[Task brief]: Quote exactly, and only, the lines from the one with "base_plate();" down to the one with "obj.matrix_world = Matrix.Identity(4)", both included.

[Records provided]:
..........
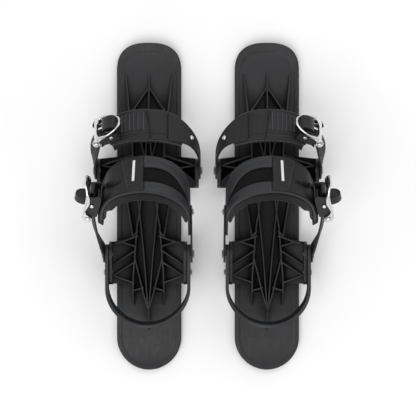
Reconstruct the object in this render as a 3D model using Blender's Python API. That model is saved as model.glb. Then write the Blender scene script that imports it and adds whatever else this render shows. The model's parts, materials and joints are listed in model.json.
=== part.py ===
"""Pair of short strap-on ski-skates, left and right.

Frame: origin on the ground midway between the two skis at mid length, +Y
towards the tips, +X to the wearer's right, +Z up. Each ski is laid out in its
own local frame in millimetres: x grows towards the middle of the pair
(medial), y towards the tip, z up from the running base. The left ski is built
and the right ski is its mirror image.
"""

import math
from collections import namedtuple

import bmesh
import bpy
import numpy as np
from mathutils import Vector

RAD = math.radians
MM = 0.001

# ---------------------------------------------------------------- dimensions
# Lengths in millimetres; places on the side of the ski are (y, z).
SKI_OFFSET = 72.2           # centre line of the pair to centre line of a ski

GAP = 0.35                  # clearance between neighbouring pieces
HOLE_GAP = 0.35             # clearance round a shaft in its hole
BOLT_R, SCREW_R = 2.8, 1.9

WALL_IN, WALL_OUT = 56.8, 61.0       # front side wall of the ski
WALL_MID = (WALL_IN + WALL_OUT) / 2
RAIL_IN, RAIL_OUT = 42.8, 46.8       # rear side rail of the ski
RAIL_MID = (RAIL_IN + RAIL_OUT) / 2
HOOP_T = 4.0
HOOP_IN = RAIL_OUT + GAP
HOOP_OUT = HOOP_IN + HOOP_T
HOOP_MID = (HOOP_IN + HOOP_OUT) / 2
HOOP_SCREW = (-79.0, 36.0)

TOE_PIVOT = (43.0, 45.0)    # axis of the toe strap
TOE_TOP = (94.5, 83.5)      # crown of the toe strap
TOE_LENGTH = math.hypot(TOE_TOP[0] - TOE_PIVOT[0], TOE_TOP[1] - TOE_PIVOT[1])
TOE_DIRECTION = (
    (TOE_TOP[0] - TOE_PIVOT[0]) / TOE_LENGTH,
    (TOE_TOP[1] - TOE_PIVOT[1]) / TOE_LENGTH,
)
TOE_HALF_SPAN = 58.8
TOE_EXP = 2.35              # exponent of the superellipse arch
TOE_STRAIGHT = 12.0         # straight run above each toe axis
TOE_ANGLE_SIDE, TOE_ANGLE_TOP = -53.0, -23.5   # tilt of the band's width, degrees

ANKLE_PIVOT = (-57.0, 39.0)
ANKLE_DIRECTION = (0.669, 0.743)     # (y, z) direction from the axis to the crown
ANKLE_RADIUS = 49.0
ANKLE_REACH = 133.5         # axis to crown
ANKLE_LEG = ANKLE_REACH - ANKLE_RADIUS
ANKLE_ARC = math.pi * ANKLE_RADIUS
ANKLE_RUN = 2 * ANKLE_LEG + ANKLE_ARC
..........
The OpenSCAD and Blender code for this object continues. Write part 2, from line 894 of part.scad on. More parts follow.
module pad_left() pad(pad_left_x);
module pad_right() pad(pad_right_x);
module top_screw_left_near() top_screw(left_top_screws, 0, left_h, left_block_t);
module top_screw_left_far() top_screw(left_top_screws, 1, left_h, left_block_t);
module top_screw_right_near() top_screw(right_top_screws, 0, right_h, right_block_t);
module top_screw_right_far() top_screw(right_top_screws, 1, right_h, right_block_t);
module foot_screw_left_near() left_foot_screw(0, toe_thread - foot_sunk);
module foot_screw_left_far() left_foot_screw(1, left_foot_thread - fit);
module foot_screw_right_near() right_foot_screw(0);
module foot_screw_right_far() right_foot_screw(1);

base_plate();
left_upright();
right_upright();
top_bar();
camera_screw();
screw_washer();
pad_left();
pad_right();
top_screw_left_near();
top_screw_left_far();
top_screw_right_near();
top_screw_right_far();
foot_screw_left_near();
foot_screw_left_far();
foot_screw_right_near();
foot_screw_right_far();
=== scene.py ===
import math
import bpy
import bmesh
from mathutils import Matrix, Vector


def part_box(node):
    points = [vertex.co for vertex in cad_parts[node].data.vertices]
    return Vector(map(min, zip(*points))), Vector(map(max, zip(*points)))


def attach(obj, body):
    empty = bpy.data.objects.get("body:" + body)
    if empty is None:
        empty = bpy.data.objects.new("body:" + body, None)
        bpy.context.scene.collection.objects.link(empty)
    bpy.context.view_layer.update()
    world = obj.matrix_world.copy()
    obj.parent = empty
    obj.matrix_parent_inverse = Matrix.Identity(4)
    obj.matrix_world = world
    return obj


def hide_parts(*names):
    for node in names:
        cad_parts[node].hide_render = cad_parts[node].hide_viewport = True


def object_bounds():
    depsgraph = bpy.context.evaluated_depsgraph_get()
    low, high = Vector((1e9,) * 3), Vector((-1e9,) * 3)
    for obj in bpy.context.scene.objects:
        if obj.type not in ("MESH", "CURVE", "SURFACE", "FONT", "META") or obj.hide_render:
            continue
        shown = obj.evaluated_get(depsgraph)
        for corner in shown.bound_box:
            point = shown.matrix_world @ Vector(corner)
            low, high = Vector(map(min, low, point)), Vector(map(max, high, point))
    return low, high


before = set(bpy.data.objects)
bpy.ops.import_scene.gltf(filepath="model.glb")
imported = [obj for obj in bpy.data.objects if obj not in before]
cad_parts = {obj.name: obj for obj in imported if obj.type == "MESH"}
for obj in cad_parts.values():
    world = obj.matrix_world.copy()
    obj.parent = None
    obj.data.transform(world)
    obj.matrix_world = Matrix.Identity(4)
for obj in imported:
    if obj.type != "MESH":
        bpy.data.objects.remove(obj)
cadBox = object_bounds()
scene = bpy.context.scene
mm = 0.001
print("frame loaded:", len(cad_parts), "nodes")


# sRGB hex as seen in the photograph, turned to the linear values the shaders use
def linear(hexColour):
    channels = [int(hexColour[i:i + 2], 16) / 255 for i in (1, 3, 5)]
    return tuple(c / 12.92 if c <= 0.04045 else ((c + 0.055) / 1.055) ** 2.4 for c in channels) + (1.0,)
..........
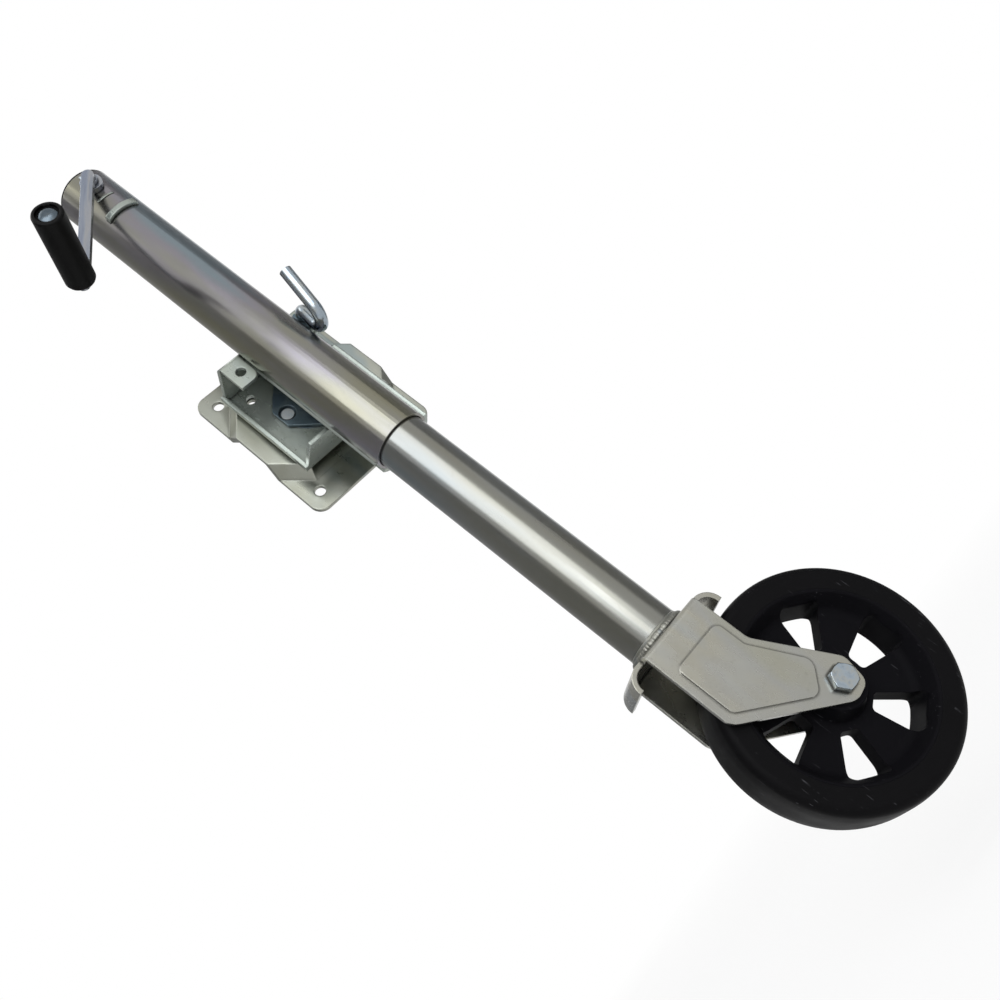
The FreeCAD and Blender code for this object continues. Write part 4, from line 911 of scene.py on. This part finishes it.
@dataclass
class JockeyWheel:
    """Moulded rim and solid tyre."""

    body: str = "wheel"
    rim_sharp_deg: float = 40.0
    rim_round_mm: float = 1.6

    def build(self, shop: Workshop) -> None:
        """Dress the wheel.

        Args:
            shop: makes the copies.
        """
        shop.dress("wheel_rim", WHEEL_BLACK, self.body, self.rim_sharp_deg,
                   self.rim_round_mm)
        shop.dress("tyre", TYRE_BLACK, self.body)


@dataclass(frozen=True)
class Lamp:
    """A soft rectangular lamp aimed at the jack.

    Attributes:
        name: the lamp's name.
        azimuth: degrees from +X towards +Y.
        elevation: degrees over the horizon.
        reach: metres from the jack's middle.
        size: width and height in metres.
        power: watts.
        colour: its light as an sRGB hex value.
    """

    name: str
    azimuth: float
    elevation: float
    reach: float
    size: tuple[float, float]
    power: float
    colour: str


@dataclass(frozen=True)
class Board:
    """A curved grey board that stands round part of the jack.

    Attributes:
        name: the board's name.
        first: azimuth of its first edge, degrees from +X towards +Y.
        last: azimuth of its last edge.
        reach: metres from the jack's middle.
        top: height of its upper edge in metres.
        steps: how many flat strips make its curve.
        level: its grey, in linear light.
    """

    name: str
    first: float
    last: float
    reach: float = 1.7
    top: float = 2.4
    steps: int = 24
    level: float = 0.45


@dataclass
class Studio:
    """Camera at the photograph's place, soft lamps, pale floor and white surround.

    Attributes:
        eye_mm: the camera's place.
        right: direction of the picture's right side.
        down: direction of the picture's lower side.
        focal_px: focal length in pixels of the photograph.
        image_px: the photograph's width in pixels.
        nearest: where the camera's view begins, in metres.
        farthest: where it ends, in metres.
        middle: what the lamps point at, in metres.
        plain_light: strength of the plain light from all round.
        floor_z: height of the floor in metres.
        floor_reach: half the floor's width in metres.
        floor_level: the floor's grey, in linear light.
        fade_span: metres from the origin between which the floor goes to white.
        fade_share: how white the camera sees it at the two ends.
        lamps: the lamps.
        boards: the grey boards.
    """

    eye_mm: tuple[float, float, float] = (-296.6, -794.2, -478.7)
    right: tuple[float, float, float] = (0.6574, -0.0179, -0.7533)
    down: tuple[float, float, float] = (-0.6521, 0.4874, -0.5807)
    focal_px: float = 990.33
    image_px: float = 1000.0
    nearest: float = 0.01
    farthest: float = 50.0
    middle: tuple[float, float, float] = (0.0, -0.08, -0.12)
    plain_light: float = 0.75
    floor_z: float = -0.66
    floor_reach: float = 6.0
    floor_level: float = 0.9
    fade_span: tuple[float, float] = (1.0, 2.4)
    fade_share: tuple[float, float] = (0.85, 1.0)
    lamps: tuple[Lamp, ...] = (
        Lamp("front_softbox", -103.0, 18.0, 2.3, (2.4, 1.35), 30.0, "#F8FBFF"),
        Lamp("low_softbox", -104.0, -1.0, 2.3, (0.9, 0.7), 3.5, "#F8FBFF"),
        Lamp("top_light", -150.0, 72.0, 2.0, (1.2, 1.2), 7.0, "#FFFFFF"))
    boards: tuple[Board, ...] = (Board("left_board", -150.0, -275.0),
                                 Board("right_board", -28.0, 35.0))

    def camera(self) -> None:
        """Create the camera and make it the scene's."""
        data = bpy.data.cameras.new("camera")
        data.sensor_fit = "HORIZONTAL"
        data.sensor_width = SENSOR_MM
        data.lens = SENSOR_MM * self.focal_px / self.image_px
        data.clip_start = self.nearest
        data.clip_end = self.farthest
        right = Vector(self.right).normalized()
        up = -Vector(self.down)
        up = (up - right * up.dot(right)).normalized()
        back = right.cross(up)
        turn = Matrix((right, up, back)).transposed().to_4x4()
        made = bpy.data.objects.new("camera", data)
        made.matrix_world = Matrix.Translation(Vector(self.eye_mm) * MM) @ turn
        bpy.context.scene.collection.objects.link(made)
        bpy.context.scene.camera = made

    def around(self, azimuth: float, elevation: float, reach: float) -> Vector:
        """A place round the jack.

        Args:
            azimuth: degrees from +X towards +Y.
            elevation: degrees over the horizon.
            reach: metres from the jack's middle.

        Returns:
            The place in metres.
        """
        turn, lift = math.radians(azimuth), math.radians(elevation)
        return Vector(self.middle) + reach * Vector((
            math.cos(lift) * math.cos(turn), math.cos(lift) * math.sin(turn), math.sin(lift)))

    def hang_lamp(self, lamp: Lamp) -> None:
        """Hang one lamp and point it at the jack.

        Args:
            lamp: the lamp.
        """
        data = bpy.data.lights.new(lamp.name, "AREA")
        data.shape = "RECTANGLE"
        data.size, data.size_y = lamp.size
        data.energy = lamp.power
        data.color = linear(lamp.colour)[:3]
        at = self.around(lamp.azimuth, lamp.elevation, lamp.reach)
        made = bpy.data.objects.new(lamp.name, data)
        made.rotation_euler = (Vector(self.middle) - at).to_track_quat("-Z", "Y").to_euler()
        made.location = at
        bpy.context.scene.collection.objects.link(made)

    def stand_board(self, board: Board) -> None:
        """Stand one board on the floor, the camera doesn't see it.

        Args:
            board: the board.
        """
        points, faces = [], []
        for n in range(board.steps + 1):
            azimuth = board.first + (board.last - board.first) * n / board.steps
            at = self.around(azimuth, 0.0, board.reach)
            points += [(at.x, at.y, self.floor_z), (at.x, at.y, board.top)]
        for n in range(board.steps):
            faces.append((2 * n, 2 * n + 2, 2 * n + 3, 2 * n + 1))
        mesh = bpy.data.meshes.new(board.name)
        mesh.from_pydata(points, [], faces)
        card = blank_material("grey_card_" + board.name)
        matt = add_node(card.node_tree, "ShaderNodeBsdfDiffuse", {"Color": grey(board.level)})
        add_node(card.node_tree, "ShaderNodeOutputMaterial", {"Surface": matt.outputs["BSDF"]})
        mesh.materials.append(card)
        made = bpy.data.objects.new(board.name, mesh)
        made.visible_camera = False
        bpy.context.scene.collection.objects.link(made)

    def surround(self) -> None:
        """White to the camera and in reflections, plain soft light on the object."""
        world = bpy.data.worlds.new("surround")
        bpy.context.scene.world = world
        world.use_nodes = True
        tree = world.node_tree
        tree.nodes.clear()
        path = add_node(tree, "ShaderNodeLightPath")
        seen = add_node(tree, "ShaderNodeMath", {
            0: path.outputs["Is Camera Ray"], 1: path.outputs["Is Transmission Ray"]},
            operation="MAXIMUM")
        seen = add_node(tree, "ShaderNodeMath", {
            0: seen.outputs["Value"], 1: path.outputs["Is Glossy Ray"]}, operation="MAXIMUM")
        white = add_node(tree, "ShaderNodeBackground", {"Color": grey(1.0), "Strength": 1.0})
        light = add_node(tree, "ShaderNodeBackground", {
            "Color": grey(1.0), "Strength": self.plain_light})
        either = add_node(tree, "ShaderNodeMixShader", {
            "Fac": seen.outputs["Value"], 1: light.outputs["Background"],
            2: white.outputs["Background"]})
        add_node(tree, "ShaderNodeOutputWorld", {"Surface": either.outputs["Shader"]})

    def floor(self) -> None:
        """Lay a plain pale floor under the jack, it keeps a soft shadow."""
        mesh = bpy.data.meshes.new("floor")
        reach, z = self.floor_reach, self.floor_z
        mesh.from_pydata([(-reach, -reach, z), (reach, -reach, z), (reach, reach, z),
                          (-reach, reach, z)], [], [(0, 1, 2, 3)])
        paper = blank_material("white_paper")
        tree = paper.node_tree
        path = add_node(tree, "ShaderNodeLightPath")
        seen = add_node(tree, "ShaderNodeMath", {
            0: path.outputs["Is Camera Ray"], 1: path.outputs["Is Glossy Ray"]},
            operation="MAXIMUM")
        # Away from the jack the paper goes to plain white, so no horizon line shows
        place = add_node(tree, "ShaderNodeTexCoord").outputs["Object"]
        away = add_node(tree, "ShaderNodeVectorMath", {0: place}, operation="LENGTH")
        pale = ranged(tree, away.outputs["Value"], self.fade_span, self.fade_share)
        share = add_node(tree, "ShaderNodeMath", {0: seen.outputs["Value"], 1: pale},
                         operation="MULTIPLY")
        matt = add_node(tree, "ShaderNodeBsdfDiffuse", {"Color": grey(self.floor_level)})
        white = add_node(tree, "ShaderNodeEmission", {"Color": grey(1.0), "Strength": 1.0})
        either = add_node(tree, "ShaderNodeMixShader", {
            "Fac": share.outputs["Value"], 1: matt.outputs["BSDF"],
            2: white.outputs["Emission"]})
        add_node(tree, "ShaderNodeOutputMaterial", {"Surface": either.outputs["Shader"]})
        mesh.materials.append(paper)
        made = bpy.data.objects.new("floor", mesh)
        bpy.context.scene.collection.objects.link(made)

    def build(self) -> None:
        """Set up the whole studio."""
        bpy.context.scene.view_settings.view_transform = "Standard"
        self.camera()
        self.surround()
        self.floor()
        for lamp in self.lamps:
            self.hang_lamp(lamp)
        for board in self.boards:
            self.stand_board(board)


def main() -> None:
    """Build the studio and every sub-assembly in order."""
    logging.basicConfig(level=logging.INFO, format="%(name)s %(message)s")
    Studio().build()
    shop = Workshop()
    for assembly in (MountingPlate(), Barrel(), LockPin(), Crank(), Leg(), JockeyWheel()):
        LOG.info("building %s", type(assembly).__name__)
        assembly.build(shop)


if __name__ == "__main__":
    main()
..........
[Solution]:
base_plate();
left_upright();
right_upright();
top_bar();
camera_screw();
screw_washer();
pad_left();
pad_right();
top_screw_left_near();
top_screw_left_far();
top_screw_right_near();
top_screw_right_far();
foot_screw_left_near();
foot_screw_left_far();
foot_screw_right_near();
foot_screw_right_far();
=== scene.py ===
import math
import bpy
import bmesh
from mathutils import Matrix, Vector


def part_box(node):
    points = [vertex.co for vertex in cad_parts[node].data.vertices]
    return Vector(map(min, zip(*points))), Vector(map(max, zip(*points)))


def attach(obj, body):
    empty = bpy.data.objects.get("body:" + body)
    if empty is None:
        empty = bpy.data.objects.new("body:" + body, None)
        bpy.context.scene.collection.objects.link(empty)
    bpy.context.view_layer.update()
    world = obj.matrix_world.copy()
    obj.parent = empty
    obj.matrix_parent_inverse = Matrix.Identity(4)
    obj.matrix_world = world
    return obj


def hide_parts(*names):
    for node in names:
        cad_parts[node].hide_render = cad_parts[node].hide_viewport = True


def object_bounds():
    depsgraph = bpy.context.evaluated_depsgraph_get()
    low, high = Vector((1e9,) * 3), Vector((-1e9,) * 3)
    for obj in bpy.context.scene.objects:
        if obj.type not in ("MESH", "CURVE", "SURFACE", "FONT", "META") or obj.hide_render:
            continue
        shown = obj.evaluated_get(depsgraph)
        for corner in shown.bound_box:
            point = shown.matrix_world @ Vector(corner)
            low, high = Vector(map(min, low, point)), Vector(map(max, high, point))
    return low, high


before = set(bpy.data.objects)
bpy.ops.import_scene.gltf(filepath="model.glb")
imported = [obj for obj in bpy.data.objects if obj not in before]
cad_parts = {obj.name: obj for obj in imported if obj.type == "MESH"}
for obj in cad_parts.values():
    world = obj.matrix_world.copy()
    obj.parent = None
    obj.data.transform(world)
    obj.matrix_world = Matrix.Identity(4)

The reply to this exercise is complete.